How have they done it?

Exactly what this applicant experienced – find a reason, however illogical, to decline. Argue that an applicant is ‘more something else’ than what they claim to be. If you are an applicant dealing with the system on your own how can you fight that? INZ simply washes their hands at that stage and says ‘if you don’t believe us, go and appeal it’. The fact that costs thousands more dollars than most young former international students have and takes around a year, undermining current employment because the employer starts to think the migrant might not now be around long term, means most applicants give up at that point and leave the country.

Problem solved!

The system is intellectually, and to a large degree, morally bankrupt and while I know anyone in INZ reading this will tell themselves this is not the way they operate I believe they are delusional and/or in denial – having worked at this coal face for nigh on 30 years I know exactly how they work and what makes them tick.

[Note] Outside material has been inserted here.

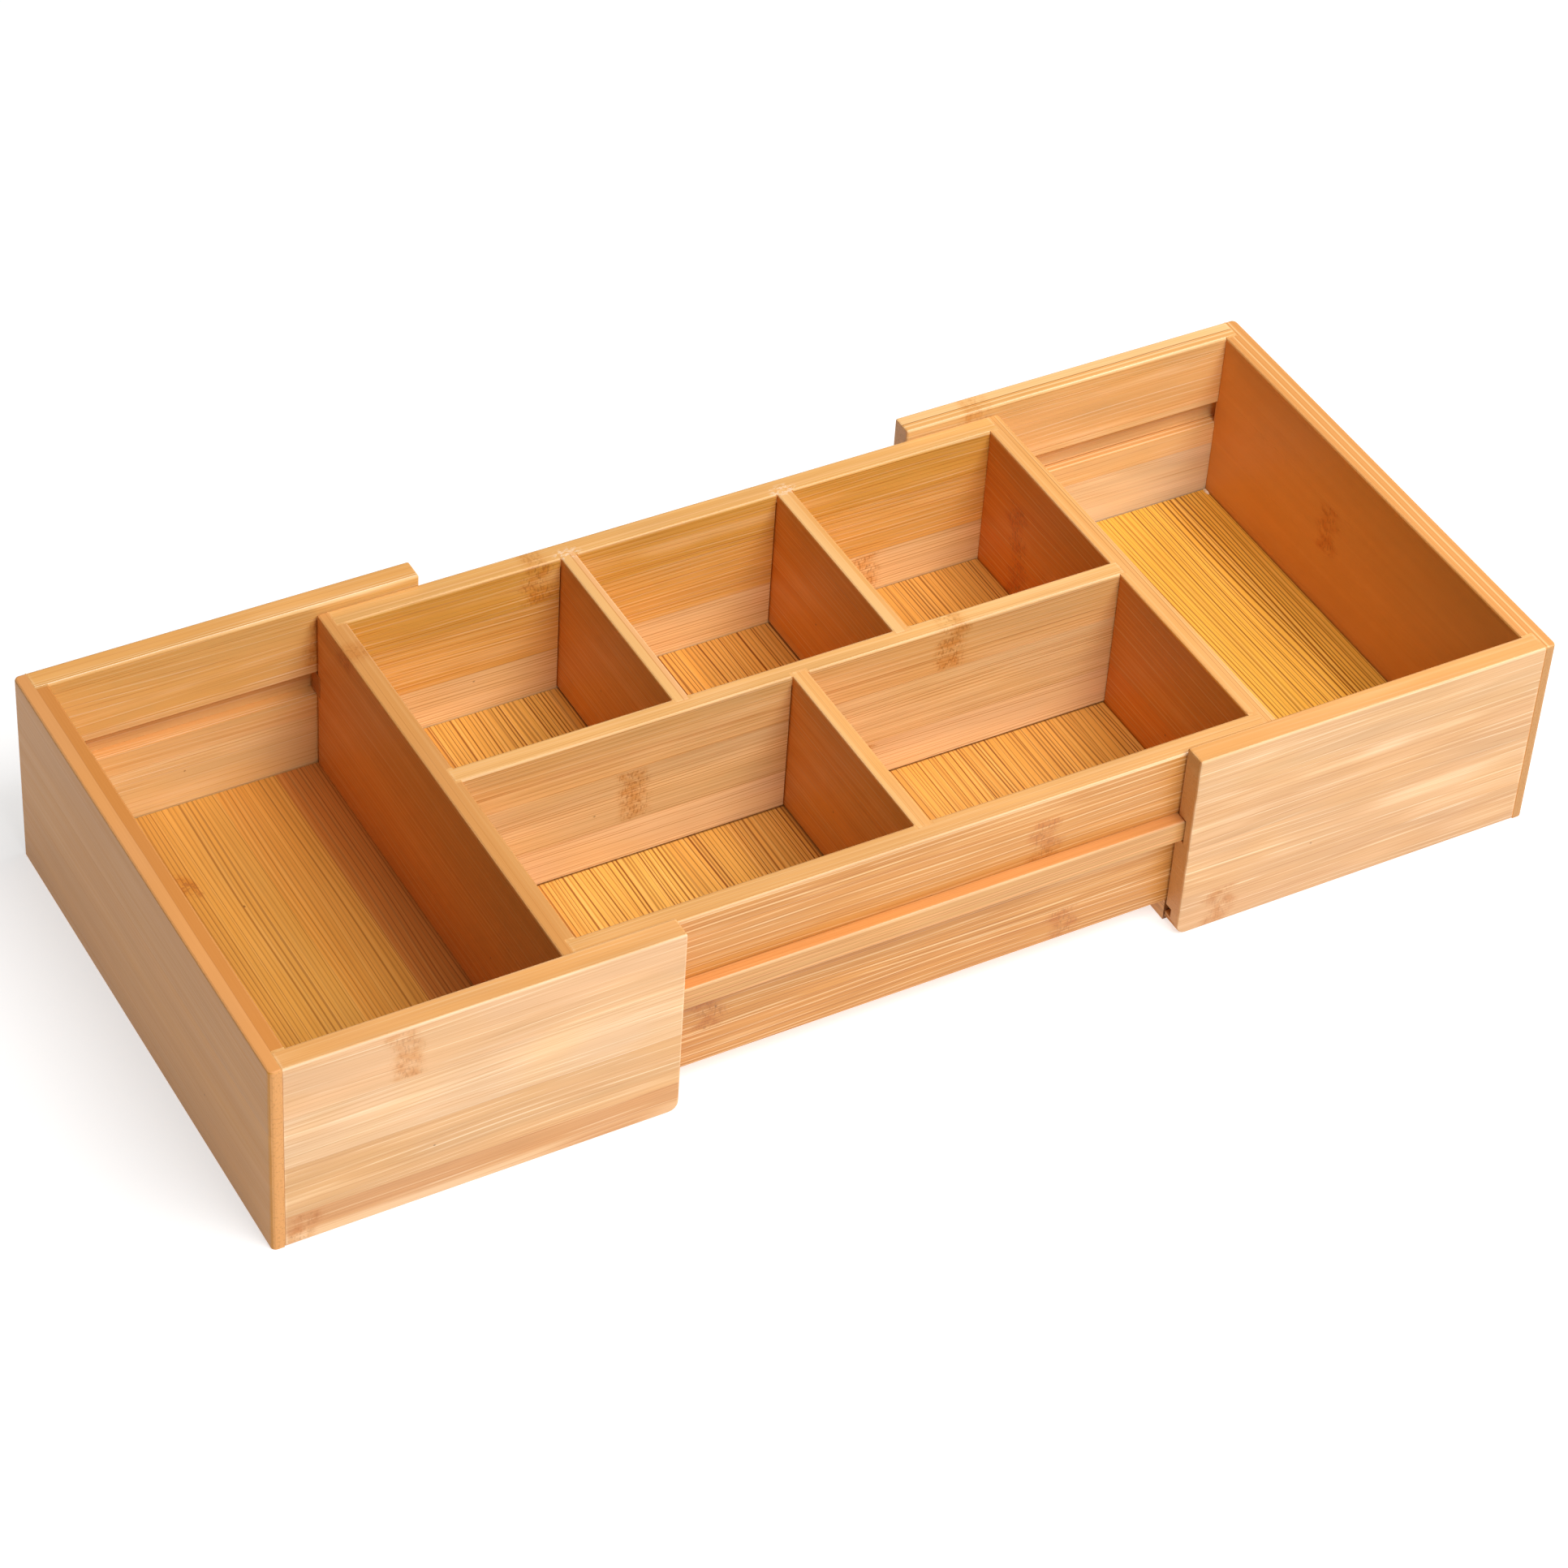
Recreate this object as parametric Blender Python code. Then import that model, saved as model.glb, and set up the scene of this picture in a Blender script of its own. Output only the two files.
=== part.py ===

Someone, be it senior INZ Managers or their political masters, don’t want to approve Retail Managers, particularly those in Franchise operations and they will ignore the overwhelming evidence to deliver the outcomes they have been told or decided (unofficially of course and you’ll find no record directing anyone) to deliver.

The misery that causes is repugnant to me when all people are doing is following INZ’s rulebook – unfortunately migrants don’t appreciate that no one ever really holds INZ accountable and this case is a prime example where INZ feels they can quite readily ignore their own rules, processes and some very clear directives of the independent Immigration and Protection Tribunal.